The American Center for Law and Justice (“ACLJ”) filed two amicus curiae (“friend-of-the court”) briefs in support of the government. In those briefs, which you can read here and here, we urge the Court to grant the government’s request and review the Fourth Circuit’s incorrect ruling, and we also urge the Court to stay the two injunctions. A stay of the injunctions will allow the government to implement the important national security features of the Executive Order that have been barred from taking effect because of the injunctions. In our briefs, we note that they are supported by the more than 230,000 people who have joined our Committee to Defend Our National Security from Terror.

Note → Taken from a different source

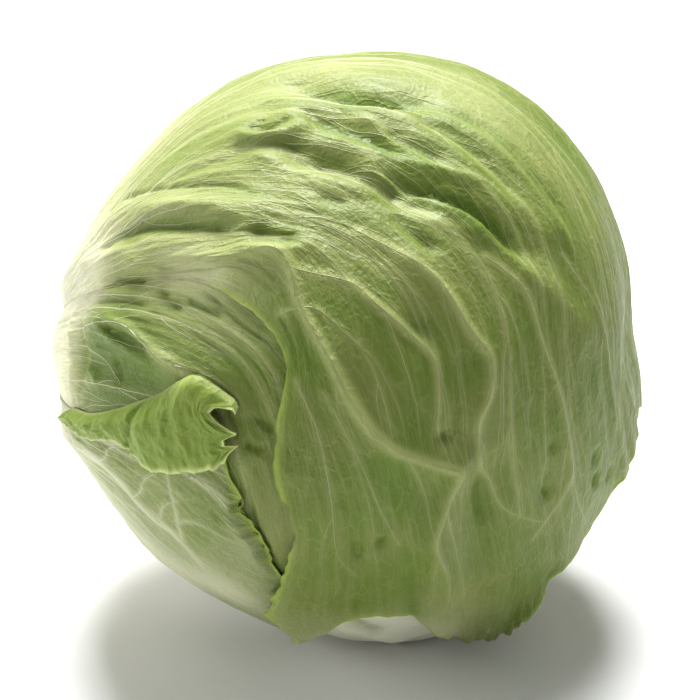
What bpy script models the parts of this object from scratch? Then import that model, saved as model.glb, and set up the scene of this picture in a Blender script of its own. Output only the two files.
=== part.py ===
"""Iceberg lettuce head lying on its side, at its real size, with its cut stem to the left.

A dense heart is wrapped in seven leaves that all start round the cut stem. Places on the head are
given on a front map: degrees right and up from the point that faces the front, which looks a little
upwards. A leaf is a closed shell spread between its guide veins. The leaves lie in layers over one
body radius, so each follows the ones beneath it and none touches the next.
"""

import math

import bpy
import numpy as np

# Driving dimensions, in metres and degrees
HEAD_RADIUS = 0.0792
CENTRE_HEIGHT = 0.0800
FRONT_TILT = 22
STEM_PLACE = (-115, 3)
STEM_RADIUS = 0.0130
STEM_REACH = (0.0660, 0.0825)
LEAF_THICKNESS = 0.0010
LEAF_PITCH = 0.0020
LEAF_START = 11.5
COVER_FALL = 0.022
HEART_DEPTH = 0.0040
WAVE_COUNT = 7
WAVE_START = 0.75
RIB_HEIGHT = 0.0018
RIB_WIDTH = 0.0080
RIB_SHARE = 0.45
CRINKLE_HEIGHT = 0.0018
CRINKLE_COUNT = 4
TOOTH_DEPTH = 0.5
SEED = 5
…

Our briefs explain that, under the Constitution and federal statutes, the President has broad power to exclude aliens from this country on the basis of national security reasons. Courts generally defer to the exercise of the President’s power in this area, which is what the courts should have done here. The revised Executive Order is a valid exercise of President Trump’s authority that courts should not disturb.

Rather than uphold the Executive Order, as the Hawaii trial court and Fourth Circuit should have done, those courts enjoined its enforcement based on miscellaneous campaign comments made by then-candidate Trump, or by his advisors, which the courts wrongly concluded evidenced an anti-Muslim purpose for the Executive Order. We explain that the mere suggestion of a possible religious or anti-religious motive, mined from past comments of a political candidate or his supporters while said on the campaign trial as private citizens, is not enough to defeat the Executive Order. All that is needed to establish the constitutionality of a government action is that it have a secular purpose and was not motivated wholly by religious considerations. The revised Executive Order clearly serves a genuine secular purpose—protecting our national security—and is not motivated by anti-religious considerations. The Executive Order is constitutional.

The ACLJ will continue to keep you updated on these important cases and our other efforts to defend our national security.